Modelling the energy dependence of black hole binary flows

We build a full spectral-timing model for the low/hard state of black hole binaries assuming that the spectrum of the X-ray hot flow can be produced by two Comptonization zones. Slow fluctuations generated at the largest radii/softest spectral region of the flow propagate down to modulate the faster fluctuations produced in the spectrally harder region close to the black hole. The observed spectrum and variability are produced by summing over all regions in the flow, including its emission reflected from the truncated disc. This produces energy-dependent Fourier lags qualitatively similar to those in the data. Given a viscous frequency prescription, the model predicts Fourier power spectral densities and lags for any energy bands. We apply this model to archival Rossi X-ray Timing Explorer data from Cyg X-1, using the time-averaged energy spectrum together with an assumed emissivity to set the radial bounds of the soft and hard Comptonization regions.

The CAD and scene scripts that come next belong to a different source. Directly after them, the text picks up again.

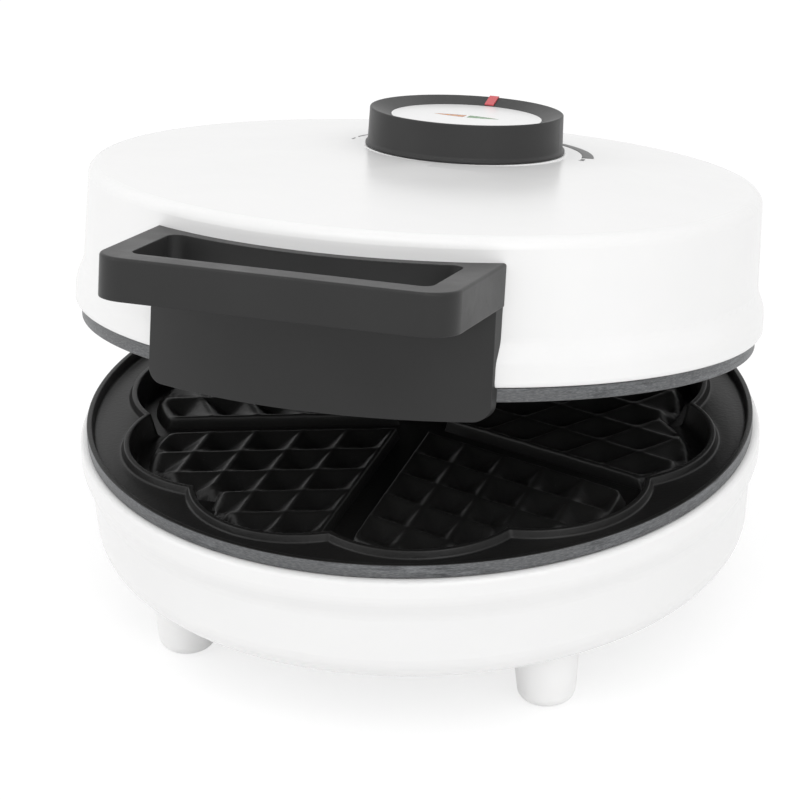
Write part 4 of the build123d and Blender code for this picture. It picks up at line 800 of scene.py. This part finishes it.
# Stage
def photo_camera():
    """Camera at the photograph's viewpoint."""
    lens = bpy.data.cameras.new("photo camera")
    lens.lens = LENS
    lens.sensor_width = 36.0
    lens.clip_start = 0.05
    lens.clip_end = 20.0
    camera = bpy.data.objects.new("photo camera", lens)
    axes = Matrix((CAMERA_RIGHT, CAMERA_UP, CAMERA_BACK)).transposed().to_4x4()
    camera.matrix_world = Matrix.Translation(Vector(CAMERA_AT) * MM) @ axes
    bpy.context.scene.collection.objects.link(camera)
    bpy.context.scene.camera = camera


def softbox(name, place, wide, high, power, colour=(1, 1, 1)):
    """Rectangular lamp that faces the middle of the object."""
    light = bpy.data.lights.new(name, "AREA")
    light.shape = "RECTANGLE"
    light.size = wide
    light.size_y = high
    light.energy = power
    light.color = colour
    lamp = bpy.data.objects.new(name, light)
    lamp.location = place
    lamp.rotation_euler = (Vector((0, 0, 0.08)) - Vector(place)).to_track_quat("-Z", "Y").to_euler()
    bpy.context.scene.collection.objects.link(lamp)


def white_floor():
    """Plain pale floor that shows white where nothing shades it and keeps a pale shadow."""
    size = 3.0
    corners = np.array([[-size, -size, 0], [size, -size, 0], [size, size, 0], [-size, size, 0]])
    floor = mesh_piece("studio_floor", corners / MM, np.array([[0, 1, 2, 3]]))
    made = bpy.data.materials.new("studio floor")
    made.use_nodes = True
    tree = made.node_tree
    tree.nodes.clear()
    paper = add(tree, "ShaderNodeBsdfDiffuse", {"Color": grey(0.93)})
    pale = add(tree, "ShaderNodeBsdfDiffuse", {"Color": grey(0.32)})
    lift = add(tree, "ShaderNodeEmission", {"Color": grey(1.0), "Strength": 0.73})
    shown = add(tree, "ShaderNodeAddShader", {0: pale.outputs[0], 1: lift.outputs[0]})
    path = add(tree, "ShaderNodeLightPath").outputs
    seen = calc(tree, "MAXIMUM", path["Is Camera Ray"], path["Is Glossy Ray"])
    seen = calc(tree, "MAXIMUM", seen, path["Is Transmission Ray"])
    mix = add(tree, "ShaderNodeMixShader", {0: seen, 1: paper.outputs[0], 2: shown.outputs[0]})
    add(tree, "ShaderNodeOutputMaterial", {"Surface": mix.outputs[0]})
    floor.data.materials.append(made)


def studio():
    """White surroundings and plain soft lamps, at a level that shows a colour as it is written."""
    world = bpy.data.worlds.new("studio")
    bpy.context.scene.world = world
    world.use_nodes = True
    tree = world.node_tree
    tree.nodes.clear()
    path = add(tree, "ShaderNodeLightPath").outputs
    seen = calc(tree, "MAXIMUM", path["Is Camera Ray"], path["Is Transmission Ray"])
    glossy = calc(tree, "MULTIPLY", path["Is Glossy Ray"], 1.0)
    seen = calc(tree, "MAXIMUM", seen, glossy)
    ambient = add(tree, "ShaderNodeBackground", {"Color": grey(1.0), "Strength": 0.78})
    shown = add(tree, "ShaderNodeBackground", {"Color": grey(1.0), "Strength": 1.0})
    mix = add(tree, "ShaderNodeMixShader", {0: seen, 1: ambient.outputs[0], 2: shown.outputs[0]})
    add(tree, "ShaderNodeOutputWorld", {"Surface": mix.outputs[0]})
    softbox("key right", (1.1, -1.2, 1.25), 1.2, 1.2, 7.0)
    softbox("fill left", (-1.4, -0.9, 0.9), 1.2, 1.2, 4.2)
    softbox("top front", (0.1, -0.7, 1.75), 1.5, 0.9, 5.6)


bpy.context.scene.view_settings.view_transform = "Standard"
photo_camera()
studio()
white_floor()

made_finishes = finishes()
dress(made_finishes)
for casting in plates():
    casting.data.materials.append(made_finishes["coated_casting"])
printed = [heat_scale()] + [scale_numeral(*numeral) for numeral in NUMERALS]
ink = screen_ink()
for film in printed:
    film.data.materials.clear()
    film.data.materials.append(ink)
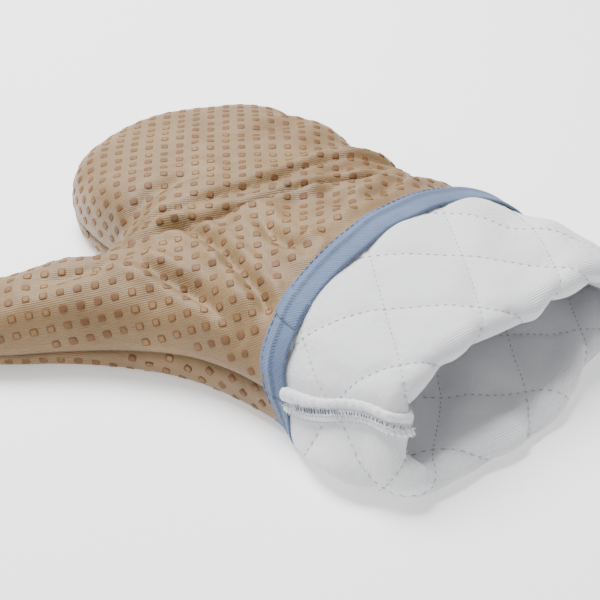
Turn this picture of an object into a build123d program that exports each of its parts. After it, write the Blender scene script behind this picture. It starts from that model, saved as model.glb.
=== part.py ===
"""Quilted oven mitt, lying palm down with its lining pulled part way out of the cuff.

Frame: origin on the table under the middle of the palm, +Y to the fingertips, thumb towards -X, +Z up.
The sizes below are measured from the cuff binding, and the finished pieces are moved to that origin.
Every layer is the same hand-shaped form, drawn in by its own depth: shell, wadding, lining.
"""
from build123d import *
import math
import os

# Overall sizes, mm
HAND_LENGTH = 205.0        # binding to fingertips
CUFF_WIDTH = 176.0
CUFF_HEIGHT = 58.0         # table to the top of the cuff, at the binding
TOP_FALL = 0.075           # how fast the top drops towards the fingertips
TURNOUT_LENGTH = 76.0      # lining pulled out past the binding, at the side seams
WRIST_Y = 48.0
WRIST_RIGHT = 71.0
KNUCKLE_Y = 120.0
KNUCKLE_LEFT = -57.0
KNUCKLE_RIGHT = 80.0
FINGER_LEFT = -40.0
FINGER_RIGHT = 54.0
FINGER_CORNER = 40.0
FINGER_LEAN = 5.0          # how far the thumb side of the fingers leans in, over FINGER_RISE
FINGER_RISE = 40.0
LITTLE_LEAN = 1.0          # the same on the little finger's side
LITTLE_RISE = 55.0
SIDE_BEND = 60.0           # easy curve between the straighter stretches of the sides
FLARE_Y = -4.0             # where the cuff starts to narrow towards the wrist
THUMB_HEIGHT = 36.0
THUMB_ROOT_Y = 25.0        # where the hand's side turns away from the cuff, under the thumb
THUMB_SIDE_STEP = 9.0      # how far the thumb's outer side stands out from the cuff, at THUMB_SIDE_Y
THUMB_SIDE_Y = 55.0
THUMB_TIP_X = -162.0       # corners of the thumb before they are rounded
THUMB_TIP_Y = 139.0
THUMB_TIP_SPAN = 42.5
THUMB_CORNER = 19.0
CROTCH_BEND = 40.0
TOP_ROUND = 18.0           # rounding of the top and bottom edges of the stuffed form
THUMB_ROUND = 14.0
BOTTOM_ROUND = 10.0
SMALLEST_ROUND = 0.8       # rounding left on the innermost layers
SEAM_Z = 20.0              # height of the side seam
ORIGIN_Y = 60.0            # the frame's origin, measured from the binding

# The planes of the binding and of the mouth lean back towards the fingers, degrees
BINDING_LEAN = 21.5
MOUTH_LEAN = 30.0

# Cloth and padding, mm
SHELL_CLOTH = 1.0
LINING_CLOTH = 0.8
PADDING = 6.4              # depth of the lining's outer face below the shell's outer face
FLAP_WIDTH = 6.0           # overlocked edge of the lining panels
FLAP_CLOTH = 1.6
BINDING_WIDTH = 16.0
BINDING_CLOTH = 0.8
BINDING_UNDER = 0.5        # the tape is pressed thinner where the mitt lies on it
BINDING_FOLD = 2.4         # width of the raised fold along the middle of the tape
LAP_LENGTH = 14.0
LAP_X = -74.0
THREAD = 0.4
QUILT_THREAD = 0.25

# Silicone pads and stitches, mm
PAD_SIZE = 3.7
PAD_HEIGHT = 0.6
PAD_PITCH = 8.0
PAD_MARGIN = 3.5           # bare cloth kept along the seams and the binding
QUILT_PITCH = 30.0
STITCH_LENGTH = 2.6
STITCH_PITCH = 3.8
STITCH_INSET = 1.4         # topstitch line, in from the tape's edge
FAR = 400.0                # longer than the whole mitt

THUMB_INSIDE_X = -30.0     # where the thumb's form ends inside the palm
THUMB_LOW_Y = 16.0
THUMB_LOW_STEP = 4.0       # how far inside the cuff's side the thumb's form starts
THUMB_LOW_BEND = 22.0
WEB_X = -98.0
WEB_Y = 130.0


def bent_outline(points, bends):
    """A flat outline of straight stretches joined by arcs, open end closed by a straight cut."""
    path = FilletPolyline(*points, radius=bends)
    return make_face(Curve() + [path, Line(points[-1], points[0])]).face()


def mouth_end():
    """How far the cuff's form runs from the binding, past the leaning mouth."""
    return TURNOUT_LENGTH + CUFF_HEIGHT / 2


def hand_outline():
    """Plan of the cuff, palm and fingers."""
    half = CUFF_WIDTH / 2
    mouth_y = -mouth_end()
    points = [
        (-half, mouth_y), (-half, THUMB_ROOT_Y), (KNUCKLE_LEFT, KNUCKLE_Y),
        (KNUCKLE_LEFT + FINGER_LEAN, KNUCKLE_Y + FINGER_RISE),
        (FINGER_LEFT, HAND_LENGTH), (FINGER_RIGHT, HAND_LENGTH),
        (KNUCKLE_RIGHT + LITTLE_LEAN, KNUCKLE_Y + LITTLE_RISE),
        (KNUCKLE_RIGHT, KNUCKLE_Y), (WRIST_RIGHT, WRIST_Y), (half, FLARE_Y), (half, mouth_y),
    ]
    bends = [SIDE_BEND, 2 * SIDE_BEND, SIDE_BEND, FINGER_CORNER, FINGER_CORNER, FINGER_CORNER,
             2 * SIDE_BEND, SIDE_BEND, SIDE_BEND]
    return bent_outline(points, bends)


def thumb_outline():
    """Plan of the thumb, from inside the palm to its tip."""
    tip_step = THUMB_TIP_SPAN / math.sqrt(2)
    points = [
        (THUMB_INSIDE_X, THUMB_LOW_Y), (THUMB_LOW_STEP - CUFF_WIDTH / 2, THUMB_LOW_Y),
        (-CUFF_WIDTH / 2 - THUMB_SIDE_STEP, THUMB_SIDE_Y),
        (THUMB_TIP_X, THUMB_TIP_Y), (THUMB_TIP_X + tip_step, THUMB_TIP_Y + tip_step),
        (WEB_X, WEB_Y), (THUMB_INSIDE_X, WEB_Y),
    ]
    bends = [THUMB_LOW_BEND, SIDE_BEND, THUMB_CORNER, THUMB_CORNER, CROTCH_BEND]
    return bent_outline(points, bends)


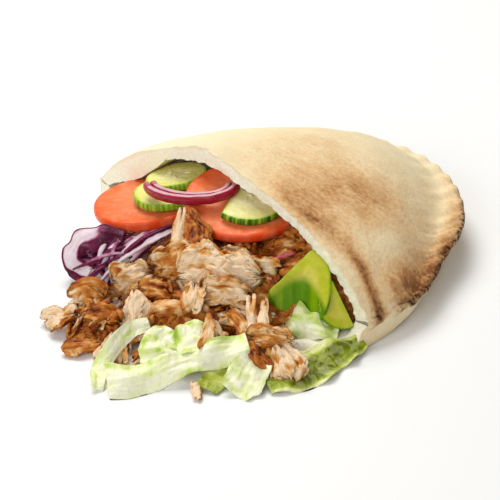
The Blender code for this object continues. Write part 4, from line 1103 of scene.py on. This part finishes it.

We find that the power spectra cannot be described by any smooth model of generating fluctuations, instead requiring that there are specific radii in the flow where noise is preferentially produced. We also find fluctuation damping between spectrally distinct regions is required to prevent all the variability power generated at large radii being propagated into the inner regions. Even with these additions, we can fit either the power spectra at each energy or the lags between energy bands, but not both. We conclude that either the spectra are more complex than two zone models, or that other processes are important in forming the variability.